Recall that T(A1) = AB11 * B1 + AB12 * B2 + AB13 * B3 + AB14 * B4

So we get

T(A1) = AB11 * ( BC11 * C1 + BC12 * C2 + BC13 * C3 + BC14 * C4 + BC15 * C5 ) +

AB12 * ( BC21 * C1 + BC22 * C2 + BC23 * C3 + BC24 * C4 + BC25 * C5 ) +

AB13 * ( BC31 * C1 + BC32 * C2 + BC33 * C3 + BC34 * C4 + BC35 * C5 ) +

AB14 * ( BC41 * C1 + BC42 * C2 + BC43 * C3 + BC44 * C4 + BC45 * C5 )

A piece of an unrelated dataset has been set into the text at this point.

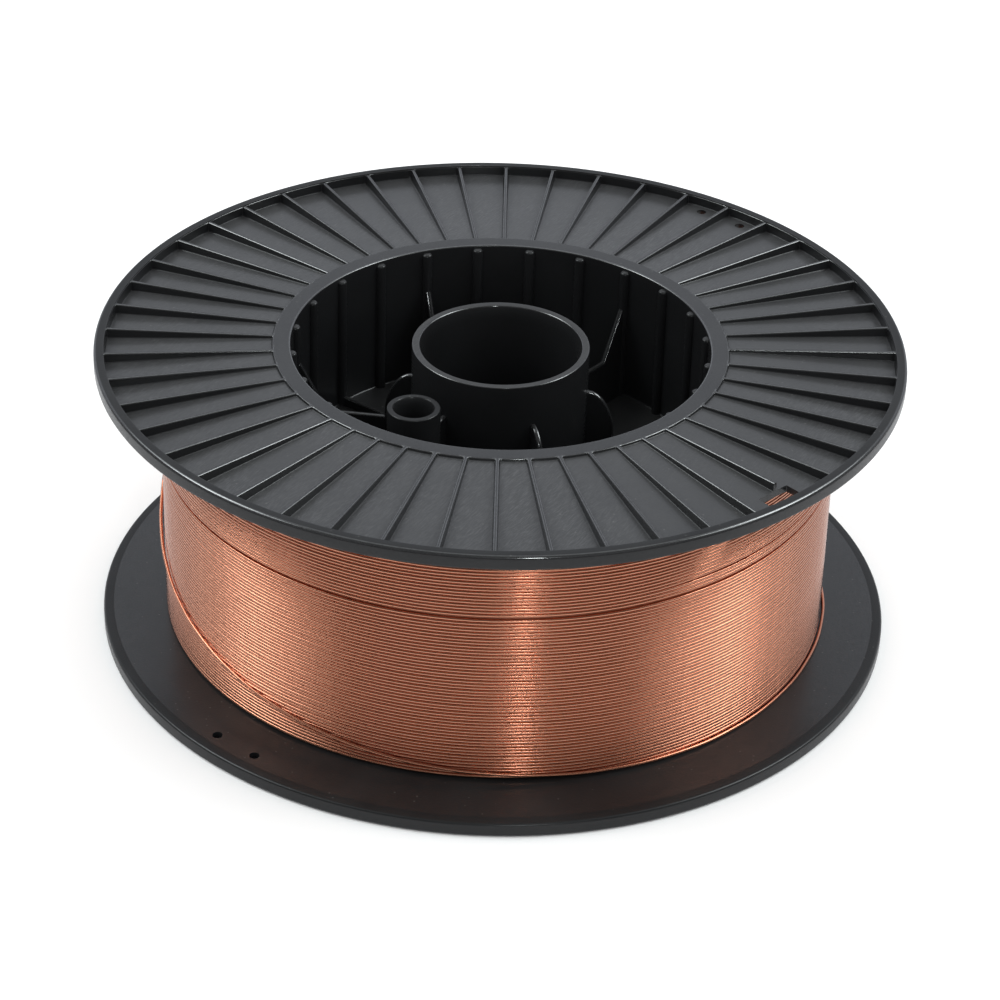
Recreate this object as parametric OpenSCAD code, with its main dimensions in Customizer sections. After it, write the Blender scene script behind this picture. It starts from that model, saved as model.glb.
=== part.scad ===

So now we have a linear transformation of space A to space C, just by simple substitution. Do you see the pattern yet? If not just collect terms of A1 in terms of {C1, C2, C3, C4, C5}. It’s easy to do as they are all above each other. If we write

S(T(A1)) = AC11 * C1 + AC12 * C2 + AC13 * C3 + AC14 * C4 + AC15 * C5

you can see that AC13 = AB11 * BC13 + AB12 * BC23 + AB13 * BC33 + AB14 * BC43. This is the sum of 4 terms of which are of the form AB1x * BCx, where x runs from 1 to 4

This should look very familiar if you know the formula for matrix multiplication. If not don’t sweat it, I’ll discuss matrices next time, but you’ve basically just seen them (they’re just a compact way of representing the above equations). Linear transformations between (appropriately dimensioned) vector spaces can always be mushed together (combined) like this. Why? (1) all finite dimensional vector spaces have a basis, with all that goes with them and (2) linear transformations are a very special type of function (according to an instructor in a graduate algebra course — the only type of function mathematicians understand completely).

It is the very simple algebra of combining linear transformations between finite dimensional vector spaces that makes matrix multiplication exactly what it is. It simply can’t be anything else. Now you know. Quantum mechanics is written in this language, the syntax of which is the linear transformation, the representation the matrix. Remarkably, when Heisenberg formulated quantum mechanics this way, he knew nothing about matrices. A Hilbert trained mathematician and physicist (Max Born) had to tell him what he was really doing. So much for the notion that physicists shoehorn our view of the world into a mathematical mold. Amazingly, the mathematics always seems to get there first (Newton excepted).